> **Work to complete**
Give back, exactly as written, the lines from the beginning of the listing through the one that contains "self.length = self.places[-1]".

════════

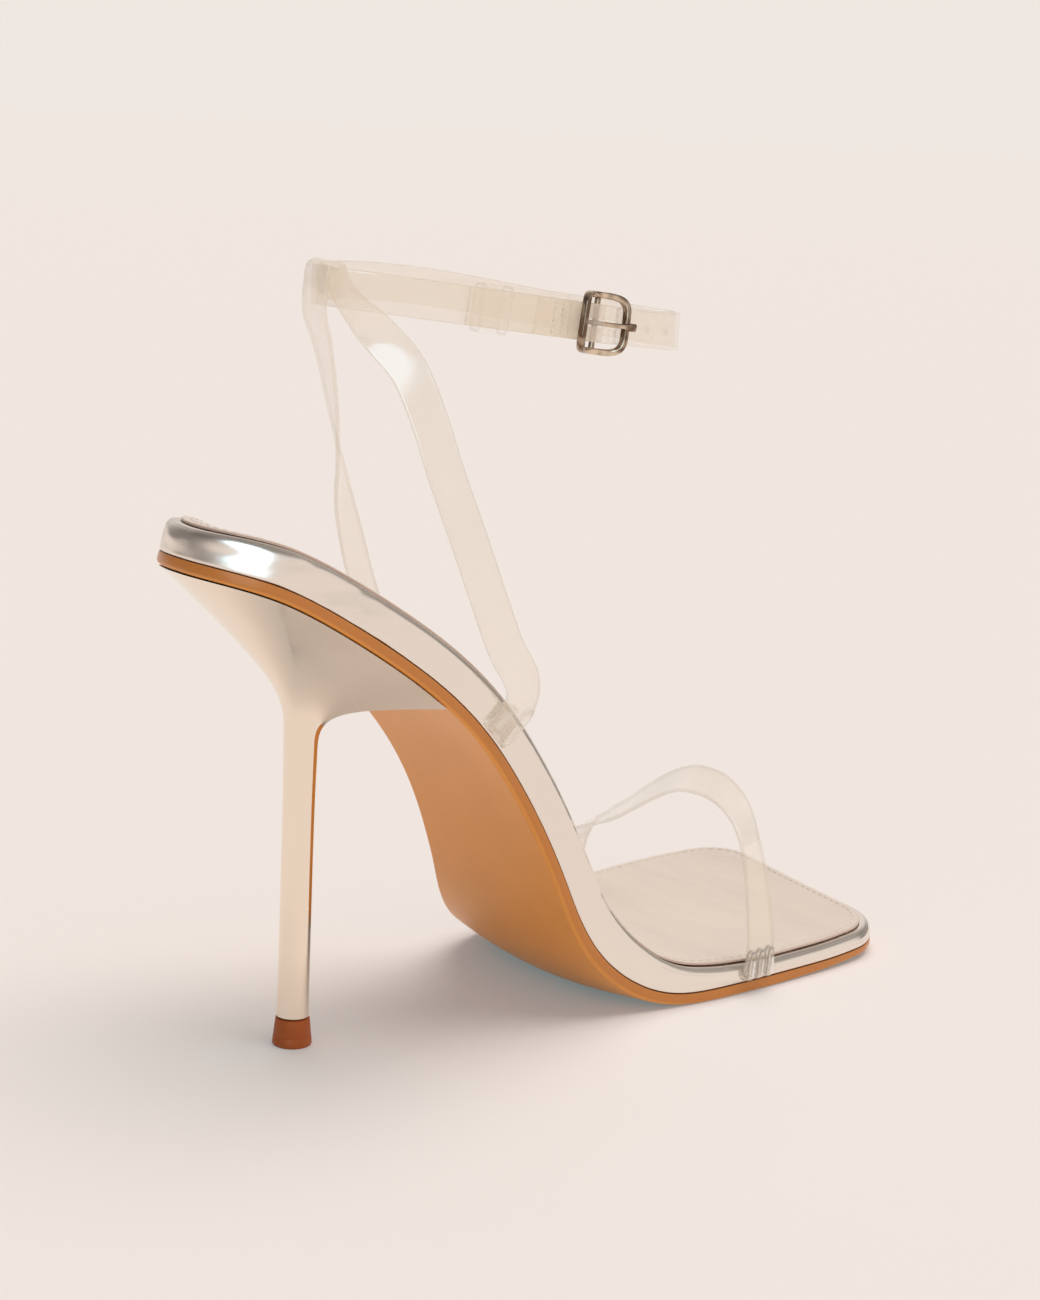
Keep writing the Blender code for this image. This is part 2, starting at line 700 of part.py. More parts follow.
class AnkleLoop:
    """The ankle strap's middle line: a teardrop that slopes down to the front."""

    def __init__(self):
        rows = [(ANKLE_REAR + along * ANKLE_LENGTH, out * ANKLE_HALF_WIDTH,
                 self.height() - drop * ANKLE_DROP) for along, out, drop in ANKLE_ROWS]
        self.points = smooth_path(rows, 0.5, closed=True)
        steps = np.linalg.norm(np.diff(self.points, axis=0), axis=1)
        self.places = np.concatenate([[0], np.cumsum(steps)])
        self.length = self.places[-1]

    @staticmethod
    def height():
        """Height of the rear turn, which hangs in the sling's bend."""
        top = SLING_APEX + SLING_BEND - STRAP_THICKNESS / 2 - 1.4 * GAP
        return top - STRAP_WIDTH / 2

    def at(self, place):
        """Middle line at places along the loop, which may run past its start."""
        place = np.mod(place, self.length)
        return np.stack([np.interp(place, self.places, c) for c in self.points.T], -1)

    def outward(self, place):
        """Level direction away from the loop's inside."""
        ahead = self.at(np.asarray(place) + 0.5) - self.at(np.asarray(place) - 0.5)
        return unit(np.stack([ahead[..., 1], -ahead[..., 0], 0 * ahead[..., 0]], -1))

    def ahead(self, place):
        """Direction along the loop."""
        return unit(self.at(np.asarray(place) + 0.5) - self.at(np.asarray(place) - 0.5))

    def upward(self, place):
        """Direction of the strap's width, square to the loop."""
        return np.cross(self.outward(place), self.ahead(place))


LOOP = AnkleLoop()
LAYER = STRAP_THICKNESS + GAP                          # spacing of two straps that lie together
BAR_REACH = BUCKLE_WIRE + GAP + STRAP_THICKNESS / 2    # strap's middle from the centre bar


def over_bar(along):
    """Outward place of the strap that lies over the bar, by its distance from the bar."""
    rows = [(share * BUCKLE_HALF_LENGTH, place) for share, place in BUCKLE_LAYER_ROWS]
    return smooth_rows(rows, along)[..., 0] * LAYER


def tongue_path():
    """The holed end: from its tip, under the keeper and through the buckle."""
    along = np.arange(-TIP_LENGTH, STRAP_SETTLE * BUCKLE_HALF_LENGTH, 1.2)
    return strap_row(along, over_bar(along))


def strap_row(along, out):
    """Places along the strap from the centre bar, moved outward, with its width's direction."""
    places = BUCKLE_PLACE + along
    centres = LOOP.at(places) + np.asarray(out)[..., None] * LOOP.outward(places)
    return np.hstack([centres, LOOP.upward(places)])


def fold_path():
    """The buckle's end: to the centre bar, round it and back behind itself."""
    along = np.arange(-STRAP_SETTLE * BUCKLE_HALF_LENGTH, -0.6, 1.0)
    run = strap_row(along, np.minimum(over_bar(along) - LAYER, 0.0))
    ahead, out = LOOP.ahead(BUCKLE_PLACE), LOOP.outward(BUCKLE_PLACE)
    bar = LOOP.at(BUCKLE_PLACE) - BAR_REACH * out
    turns = np.radians(np.linspace(90, -90, 9))[:, None]
    bend = bar + BAR_REACH * (np.cos(turns) * ahead + np.sin(turns) * out)
    bend = np.hstack([bend, np.tile(LOOP.upward(BUCKLE_PLACE), (len(bend), 1))])
    back = np.arange(-1.2, -FOLD_LENGTH, -1.2)
    behind = strap_row(back, np.full(len(back), -2 * BAR_REACH))
    return run, bend, behind


def ankle_strap(surface):
    """The ankle strap, from its holed tip round the ankle to the fold that holds the buckle."""
    front = tongue_path()
    run, bend, behind = fold_path()
    first = BUCKLE_PLACE + STRAP_SETTLE * BUCKLE_HALF_LENGTH
    last = LOOP.length + BUCKLE_PLACE - STRAP_SETTLE * BUCKLE_HALF_LENGTH
    around = np.linspace(first, last, int((last - first) / 1.6))[1:-1] - BUCKLE_PLACE
    middle = strap_row(around, np.zeros(len(around)))
    rows = np.vstack([front, middle, run, bend, behind])
    points, faces = ribbon(rows[:, :3], rows[:, 3:], STRAP_WIDTH, STRAP_THICKNESS)
    thing = make_object("ankle_strap", points, faces, surface, 60.0)
    slot = 2 * (PRONG_WIRE + GAP) + PRONG_PLAY
    along = np.arange(-0.4, 0.9 * BUCKLE_HALF_LENGTH, 0.6)
    holed = strap_row(along, over_bar(along))
    wrap = np.vstack([run[-3:], bend, behind[:2]])
    for rows in (smooth_path(holed, 0.47), smooth_path(wrap, 0.43)):
        cutter(*ribbon(rows[:, :3], rows[:, 3:], slot, STRAP_THICKNESS + GAP), thing)
    for index in range(HOLE_COUNT):
        place = BUCKLE_PLACE + HOLE_START * BUCKLE_HALF_LENGTH + index * HOLE_PITCH
        centre, out = LOOP.at(place), LOOP.outward(place)
        cutter(*rod(centre - 2 * out, centre + 2 * out, HOLE_RADIUS, 10), thing)
    return thing


def rod(start, end, radius, sides):
    """A straight round rod between two points."""
    return tube(np.array([start, end]), radius, sides)


def tube(path, radius, sides, closed=False):
    """A round tube along a path."""
    path = np.asarray(path, float)
    if closed:
        ahead = unit(np.roll(path, -1, 0) - np.roll(path, 1, 0))
    else:
        ahead = unit(np.gradient(path, axis=0))
    guide = np.array([0.31, 0.52, 0.80]) if abs(ahead[0][2]) < 0.9 else np.array([0.9, 0.4, 0.1])
    side = unit(np.cross(ahead[0], guide))
    points = []
    for centre, forward in zip(path, ahead):
        side = unit(side - np.dot(side, forward) * forward)
        up = np.cross(forward, side)
        turns = np.linspace(0, 2 * math.pi, sides, endpoint=False)[:, None]
        points.append(centre + radius * (np.cos(turns) * side + np.sin(turns) * up))
    count = len(path)
    faces = []
    for row in range(count - 1):
        low = np.arange(row * sides, (row + 1) * sides)
        faces += band_faces(low, low + sides)
    if closed:
        start = np.arange((count - 1) * sides, count * sides)
        near = points[0][:, None, :] - points[-1][None, :, :]
        shift = int(np.argmin(np.linalg.norm(near, axis=2)[:, 0]))
        faces += band_faces(start, np.roll(np.arange(sides), -shift))
    else:
        faces += [tuple(range(sides))[::-1], tuple(range((count - 1) * sides, count * sides))]
    return np.vstack(points), faces


def buckle_point(along, out, up):
    """Point of the buckle: along the strap from its centre bar, outward and up."""
    place = BUCKLE_PLACE + along
    return (LOOP.at(place) + np.asarray(out)[..., None] * LOOP.outward(place)
            + np.asarray(up)[..., None] * LOOP.upward(place))


def frame_depth(along):
    """Outward place of the buckle's frame, which arches away from the centre bar."""
    rise = BAR_REACH + STRAP_THICKNESS / 2 + BUCKLE_WIRE + 1.6 * GAP
    return -BAR_REACH + rise * (along / BUCKLE_HALF_LENGTH) ** 2


def buckle_frame(surface):
    """The buckle's round-cornered frame with its centre bar."""
    turns = np.linspace(0, 2 * math.pi, 40, endpoint=False)
    power = 2 / BUCKLE_POWER
    along = BUCKLE_HALF_LENGTH * np.sign(np.cos(turns)) * np.abs(np.cos(turns)) ** power
    up = BUCKLE_HALF_HEIGHT * np.sign(np.sin(turns)) * np.abs(np.sin(turns)) ** power
    path = buckle_point(along, frame_depth(along), up)
    thing = make_object("buckle_frame", *tube(path, BUCKLE_WIRE, 8, closed=True), surface, 50.0)
    low = buckle_point(0.0, -BAR_REACH, -BUCKLE_HALF_HEIGHT)
    high = buckle_point(0.0, -BAR_REACH, BUCKLE_HALF_HEIGHT)
    bar = make_object("cutter_bar", *rod(low, high, BAR_SHARE * BUCKLE_WIRE, 8), surface)
    bar.hide_render = True
    bar.display_type = "WIRE"
    join = thing.modifiers.new("bar", "BOOLEAN")
    join.operation = "UNION"
    join.solver = "EXACT"
    join.object = bar
    return thing


def buckle_prong(surface):
    """The prong: an eye round the centre bar and a pin through the strap to the frame."""
    reach = BUCKLE_WIRE + GAP + PRONG_WIRE
    turns = np.radians(np.linspace(-60, -270, 10))
    along = reach * np.cos(turns)
    out = -BAR_REACH + reach * np.sin(turns)
    rest = frame_depth(BUCKLE_HALF_LENGTH) + BUCKLE_WIRE + GAP + PRONG_WIRE
    top = reach - BAR_REACH
    share = np.array([0.22, 0.45, 0.7, 0.9, 1.0, 1.22])
    pin_out = top + (rest - top) * np.clip(share / 0.86, 0, 1)
    along = np.concatenate([along, share * BUCKLE_HALF_LENGTH])
    out = np.concatenate([out, pin_out])
    path = buckle_point(along, out, np.zeros_like(along))
    return make_object("buckle_prong", *tube(path, PRONG_WIRE, 8), surface, 50.0)


def keeper(surface):
    """The loop that holds the strap's loose end against the strap under it."""
    inner_low = -STRAP_THICKNESS / 2 - GAP
    inner_high = LAYER + STRAP_THICKNESS / 2 + GAP
    half = STRAP_WIDTH / 2 + GAP
    loops = []
    for along in np.linspace(0, KEEPER_WIDTH, 4) + KEEPER_PLACE - BUCKLE_PLACE:
        rings = []
        for wall, round_off in ((KEEPER_WALL, KEEPER_ROUND), (0.0, KEEPER_INNER_ROUND)):
            low, high, tall = inner_low - wall, inner_high + wall, half + wall
            rings.append([(low, -tall + round_off), (low, tall - round_off),
                          (low + round_off, tall), (high - round_off, tall),
                          (high, tall - round_off), (high, -tall + round_off),
                          (high - round_off, -tall), (low + round_off, -tall)])
        ring = np.array(rings).reshape(-1, 2)
        loops.append(buckle_point(np.full(16, along), ring[:, 0], ring[:, 1]))
    corners = np.arange(8)
    faces = []
    for row in range(len(loops) - 1):
        start = row * 16
        faces += band_faces(start + corners, start + 16 + corners)
        faces += band_faces(start + 24 + corners, start + 8 + corners)
    last = 16 * (len(loops) - 1)
    faces += band_faces(8 + corners, corners)
    faces += band_faces(last + corners, last + 8 + corners)
    return make_object("keeper", np.vstack(loops), faces, surface, 50.0)


def outward_faces():
    """Turns each piece's faces outward where its shape was built inside out."""
    for thing in bpy.context.scene.objects:
        mesh = thing.data
        corners = np.array([v.co for v in mesh.vertices])
        volume = 0.0
        for face in mesh.polygons:
            ring = corners[list(face.vertices)]
            for one, other in zip(ring[1:-1], ring[2:]):
                volume += np.dot(ring[0], np.cross(one, other))
        if volume < 0:
            mesh.flip_normals()


def main():
    for thing in list(bpy.data.objects):
        bpy.data.objects.remove(thing, do_unlink=True)
    outsole()
    base = footbed()
    insole_sock()
    heel()
    top_lift()
    clear = material("strap_clear", (0.85, 0.76, 0.66), 0.12, 0.0, 0.7)
    gold = material("buckle_gold", (0.83, 0.7, 0.55), 0.15, 1.0)
    toe_strap(base, clear)
    sling_strap(base, clear.copy())
    ankle_strap(clear.copy())
    keeper(clear.copy())
    buckle_frame(gold)
    buckle_prong(gold.copy())
    outward_faces()


main()
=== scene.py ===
"""The looks of a clear-strap stiletto sandal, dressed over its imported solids.

Each visible piece is worked out again here as a fine surface in the sandal's own sizes, which
are in millimetres and are turned into metres where a mesh is made. The frame is the solids'
own: +X to the toe, +Y to the inner side of the foot and +Z up from the ground.
"""
import math

import bpy
import numpy as np
from mathutils import Matrix, Vector


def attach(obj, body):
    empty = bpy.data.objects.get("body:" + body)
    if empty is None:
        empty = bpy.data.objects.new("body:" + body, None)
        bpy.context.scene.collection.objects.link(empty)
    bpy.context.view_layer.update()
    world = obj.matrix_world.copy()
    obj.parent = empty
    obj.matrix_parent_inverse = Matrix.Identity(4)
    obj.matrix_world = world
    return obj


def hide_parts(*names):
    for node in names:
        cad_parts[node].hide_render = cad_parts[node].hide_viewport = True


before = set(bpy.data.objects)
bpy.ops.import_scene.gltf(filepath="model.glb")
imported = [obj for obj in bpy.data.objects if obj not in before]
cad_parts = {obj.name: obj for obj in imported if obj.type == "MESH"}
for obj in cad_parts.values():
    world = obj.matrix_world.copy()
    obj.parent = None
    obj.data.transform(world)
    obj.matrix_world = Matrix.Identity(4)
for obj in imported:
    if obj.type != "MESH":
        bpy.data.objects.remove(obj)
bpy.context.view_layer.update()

bl_info = {
    "name": "Clear-strap sandal looks",
    "version": (1, 0, 0),
    "blender": (4, 5, 0),
    "location": "3D View > Sidebar > Sandal",
    "description": "Dresses the solids of a stiletto sandal with clear straps",
    "category": "Object",
}

MM = 0.001
GAP = 0.3                  # clearance between pieces that meet

# Sole: lengths run along its curve, from the back edge to the front edge
SOLE_LENGTH = 236.5
HEEL_RISE = 104.4
HEEL_OVERHANG = 30.9
BALL_WIDTH = 75.0
OUTSOLE_THICKNESS = 2.6
FOOTBED_THICKNESS = 8.8
SOCK_THICKNESS = 0.6
SOCK_INSET = 2.6
BELLY_DEPTH = 3.4
HEEL_CUP = 1.1
CUP_FADE = 1.25            # the dish fades by this share of its depth along the whole sole
CUP_LEAST = 0.3
BACK_CORNER = 15.0
FRONT_CORNER = 12.0
FRONT_SKEW = 0.16
EDGE_RADIUS = 2.0
SOLE_EDGE_RADIUS = 0.9
SIDE_BULGE = 0.12          # of the wrapping between its lower edge and its roll
SEAM_TURN = 52.0           # place of the seam on the roll, in degrees
FLEX_STATION = 172.0       # where the sock creases at the ball, and where at the waist
WAIST_STATION = 120.0
CROSS_POINTS = 36          # points of each fine line across the sole

# Heel
WING_REACH = 63.0
BREAST_DEPTH = 9.0
SEAT_INSET = 0.4
FLARE_BACK = 78.0
FLARE_FRONT = 72.3
FLARE_FILLET = 8.5
FLARE_STRAIGHT = 0.86
STEM_RADIUS = 3.45
STEM_TOP = 1.05            # shares of the stem's radius
STEM_WAIST = 0.97
STEM_FOOT = 1.01
LIFT_RADIUS = 4.2
LIFT_HEIGHT = 6.0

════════

> **Answer to the exercise**
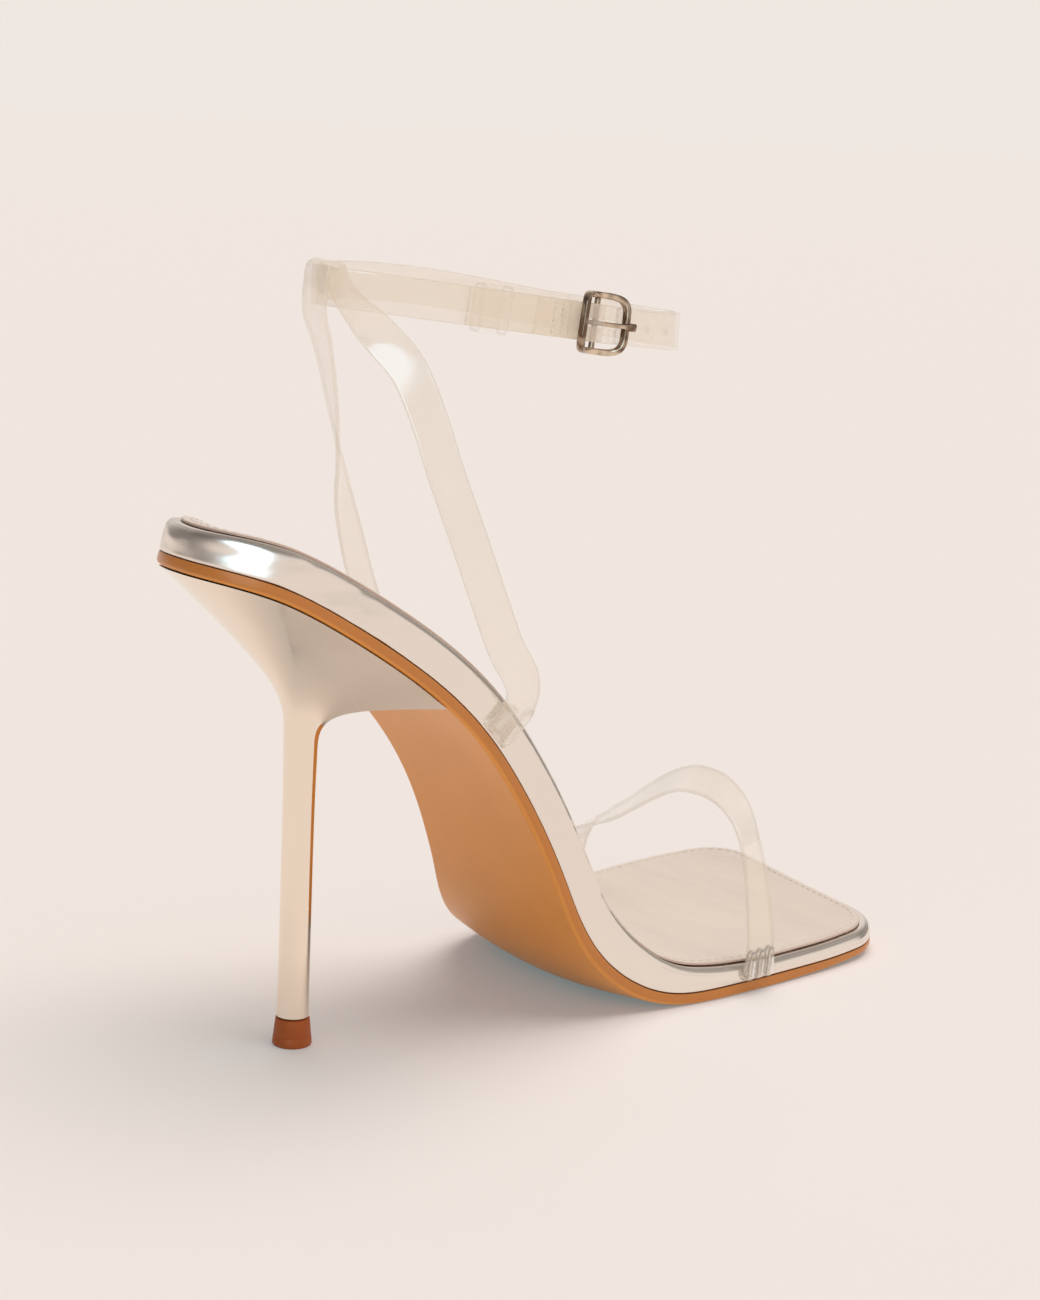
Keep writing the Blender code for this image. This is part 2, starting at line 700 of part.py. More parts follow.
class AnkleLoop:
    """The ankle strap's middle line: a teardrop that slopes down to the front."""

    def __init__(self):
        rows = [(ANKLE_REAR + along * ANKLE_LENGTH, out * ANKLE_HALF_WIDTH,
                 self.height() - drop * ANKLE_DROP) for along, out, drop in ANKLE_ROWS]
        self.points = smooth_path(rows, 0.5, closed=True)
        steps = np.linalg.norm(np.diff(self.points, axis=0), axis=1)
        self.places = np.concatenate([[0], np.cumsum(steps)])
        self.length = self.places[-1]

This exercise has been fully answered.